The decrease in realized prices was partially offset by a demand driven rise in sales volumes that increased Underlying EBIT by USD 799 million. Local operating costs were well controlled throughout the year although the impacts of inflation and a weaker US dollar mitigated any benefit.
All Manganese assets were running at full supply chain capacity at the end of the June 2010 quarter.
Metallurgical Coal
Underlying EBIT was USD 2,053 million, a decrease of USD 2,658 million or 56% from the corresponding period. The decrease was mainly due to lower realized prices for hard coking coal (34%), weak coking coal (33%) and thermal coal (11%). This was partly offset by a reduction in price linked costs.
Record annual sales volumes were delivered despite wet weather disruptions in Queensland in the March 2010 quarter. Production for the year was higher due to improved operational and supply chain performance, supported by strong demand.
Operating costs were well controlled. However a weaker US dollar and inflationary pressure had an unfavorable impact of US$632 million on Underlying EBIT.

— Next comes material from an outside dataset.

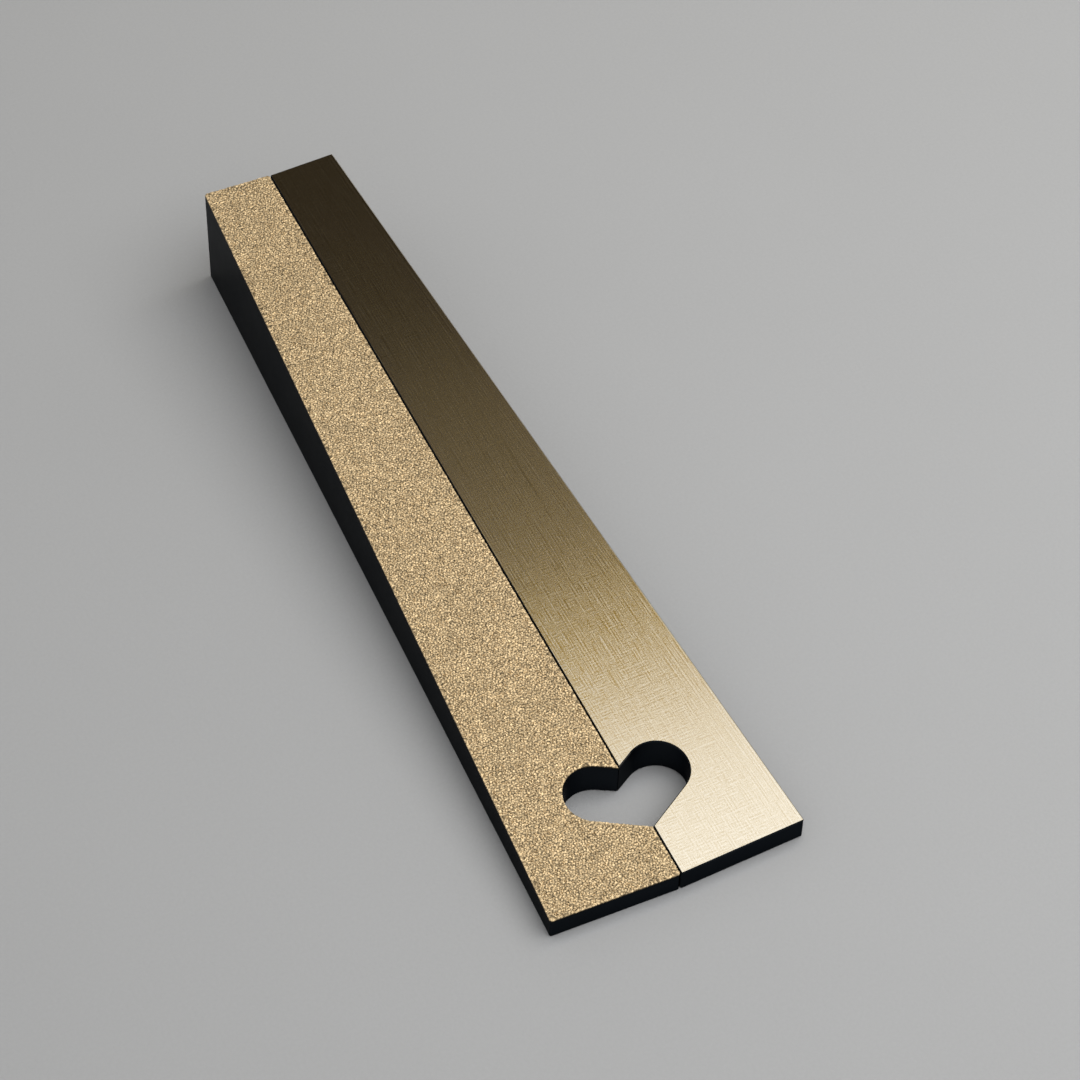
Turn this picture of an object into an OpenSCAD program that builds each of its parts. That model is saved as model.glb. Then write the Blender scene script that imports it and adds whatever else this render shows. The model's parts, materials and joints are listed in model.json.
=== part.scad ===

As with iron ore, the old benchmark system was substantially replaced by shorter term market based pricing. For the year ended June 2010, 34% of metallurgical coal shipments were priced on a shorter term basis. The majority of product sold in the June 2010 quarter was priced in this manner.
Energy Coal
Underlying EBIT was USD 730 million, a decrease of USD 730 million or 50% from the corresponding period. This was mainly due to lower average export prices which decreased earnings by USD 535 million, offset by a USD 76 million benefit related to price-linked costs. Dissolution of the Douglas Tavistock Joint Venture arrangement favourably impacted Underlying EBIT in the period.
Production was in line with the previous year with a 10% increase in export sales attributable to the continued ramp up of the Klipspruit (South Africa) expansion and record production at Mt Arthur (Australia). Weaker production at New Mexico Coal (USA) reflected a downturn in demand from the dedicated power generators. Operating costs were well controlled despite the adverse impacts of a weaker US dollar and inflation.